But, the time has come for them to take some equity out of their home/property, maybe for one of the reasons listed in Part 3 of 6 of this series of articles. If they already have an interest rate of 4.5%, and the interest rate they might qualify for today is 4.625-5%, why would they want to refinance? Should they instead take a 2nd mortgage loan or line of credit? Should they just sell their home/property and pay those closing costs instead?
Once again, several variables need to be considered:
- How much cash out will they need, and for what purpose? What tax ramifications are they facing for this purpose (contact your tax professional!)?
- What is the “blended rate” if the cash out was taken in the form of a 2nd mortgage?
- What is the difference in closing costs between taking a 1st mortgage and a 2nd mortgage based on the lower loan amount, or a “no cost” home equity line of credit?
- If the property securing this loan will be eventually sold, what is that projected sale date?
- If the property being refinanced will be held long term, where is the owner in their amortization schedule on their existing mortgage?

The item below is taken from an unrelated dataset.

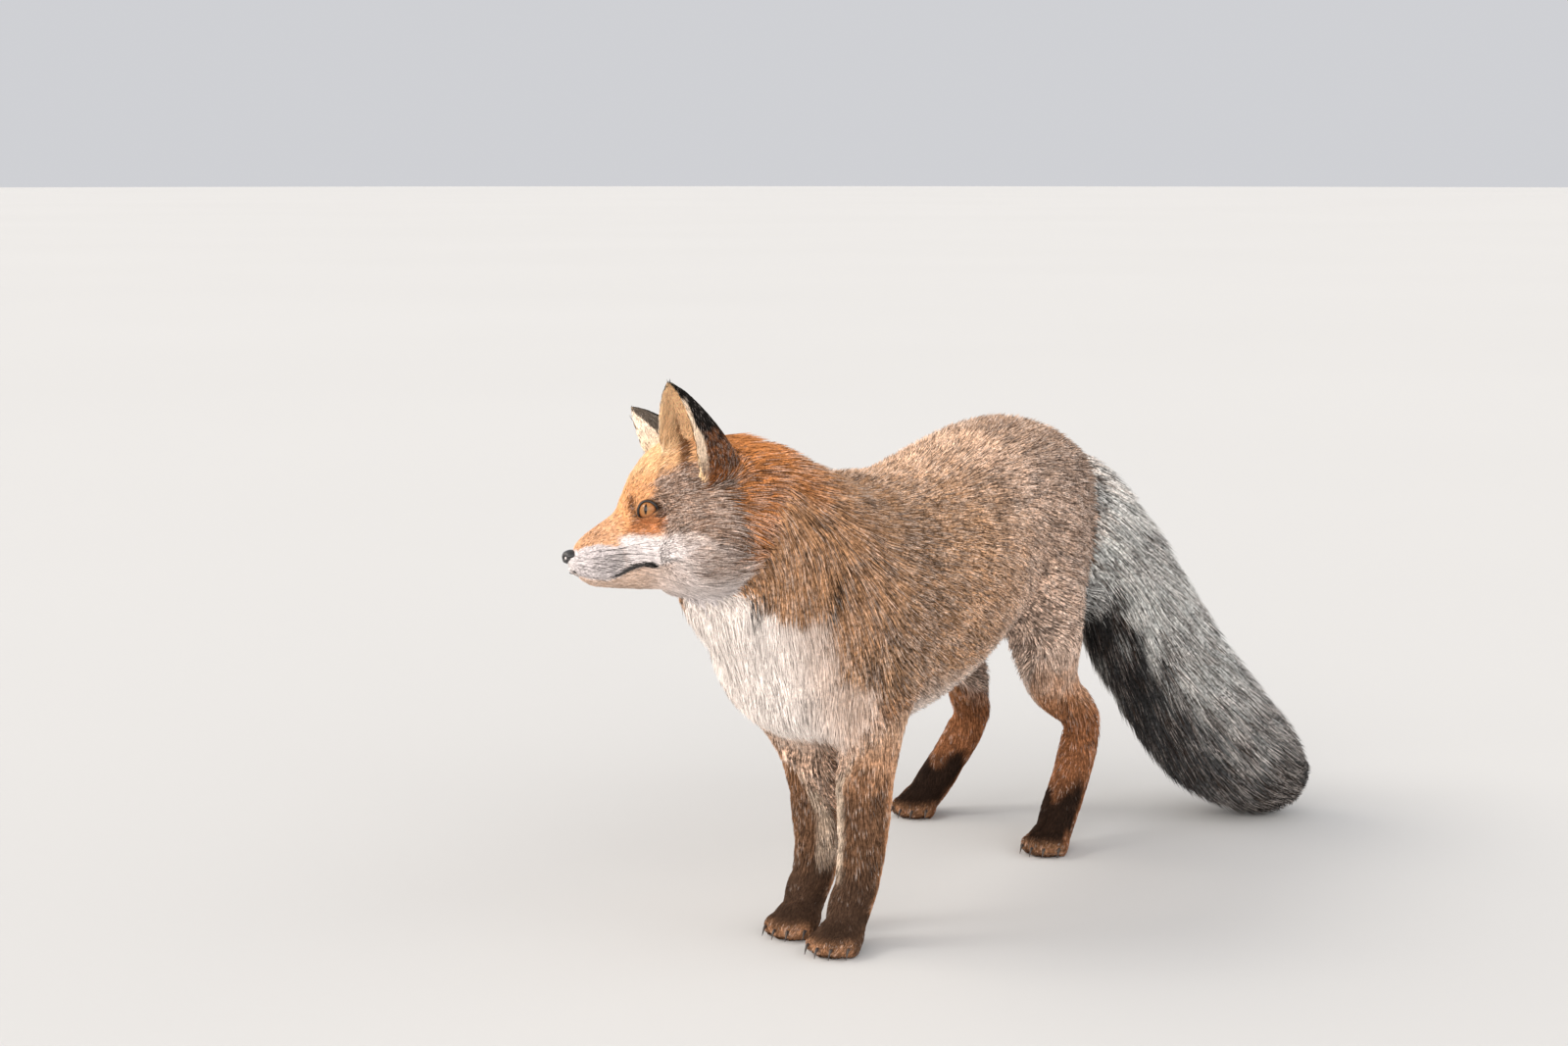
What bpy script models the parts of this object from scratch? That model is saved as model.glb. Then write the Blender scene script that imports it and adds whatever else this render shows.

Now I’ve said this over and over again, but under this reason for refinancing you especially need to talk to your tax professional before you subject yourself to tax consequences and incur unforeseen or avoidable tax liabilities. Believe me, I speak from experience, having incurred an unnecessary capital gains tax liability on a transaction I did in 1989 without consulting my tax advisor. One of those really expensive school of hard knocks lessons I’d like to see others avoid!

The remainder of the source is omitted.